Artinya, “Batas minimal walimah bagi mereka yang mampu adalah menyembelih seekor kambing. Rasulullah SAW ketika menikah dengan Zainab binti Jahsyin RA menyembelih seekor kambing. Tetapi pada prinsipnya, walimah dengan jamuan sedikit apapun dianggap memadai. Rasulullah SAW ketika menikah dengan Shafiyyah RA mengadakan walimah dengan adonan tepung gandum dan kurma,” (Lihat Syekh Abu Bakar bin Muhammad Al-Husaini, Kifayatul Akhyar, Darul Basya’ir, Damaskus, Tahun 2001, Cetakan Ke-9, Halaman 445).

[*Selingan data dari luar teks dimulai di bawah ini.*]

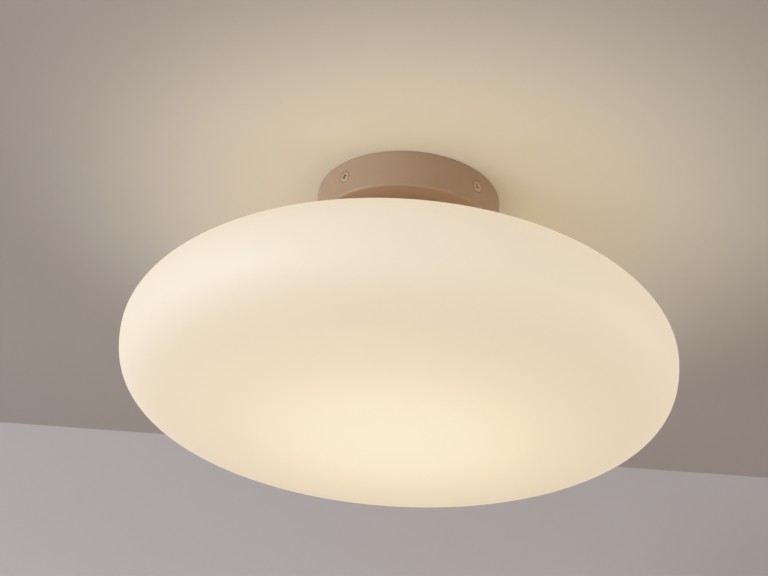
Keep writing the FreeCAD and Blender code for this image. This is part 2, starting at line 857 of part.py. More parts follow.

Jadi kalau ada pertanyaan, apakah perlu mengadakan kenduri khitanan? Jawabannya, perlu. Tetapi harus dibedakan antara kenduri dalam arti mengundang masyarakat meskipun hanya sepuluh orang lalu menghidangkan mereka jamuan sepatutnya dan pesta dalam arti glamour dan bermewah-mewahan. Kalau walimatul khitan diartikan mengundang sejumlah anggota masyarakat dan menghidangkan makanan, ini perlu. Tetapi kalau walimatul khitan itu diartikan sebagai pesta dengan segala kemewahannya, kami tidak menyarankan.

Saran kami, buatlah kenduri khitanan. Undang masyarakat sekitar dan saudara-saudara serta kerabat dengan domisili yang dekat dengan lokasi kenduri. Buatlah kenduri sesuai kemampuan, tidak perlu memaksakan.

Mintalah doa dari mereka agar anak yang dikhitan menjadi anak yang saleh kelak dan berbakti untuk orang tua, agama, dan bangsa Indonesia. Permohonan doa ini biasanya dikemas dengan tahlilan atau khataman Al-Quran dan ditutup dengan doa.

Demikian yang dapat kami kemukakan. Semoga bisa dipahami dengan baik. Kami selalu terbuka untuk menerima saran dan kritik dari para pembaca.

Wallahul muwaffiq ila aqwamith thariq,
Wassalamu’alaikum wr. wb.



(Alhafiz Kurniawan)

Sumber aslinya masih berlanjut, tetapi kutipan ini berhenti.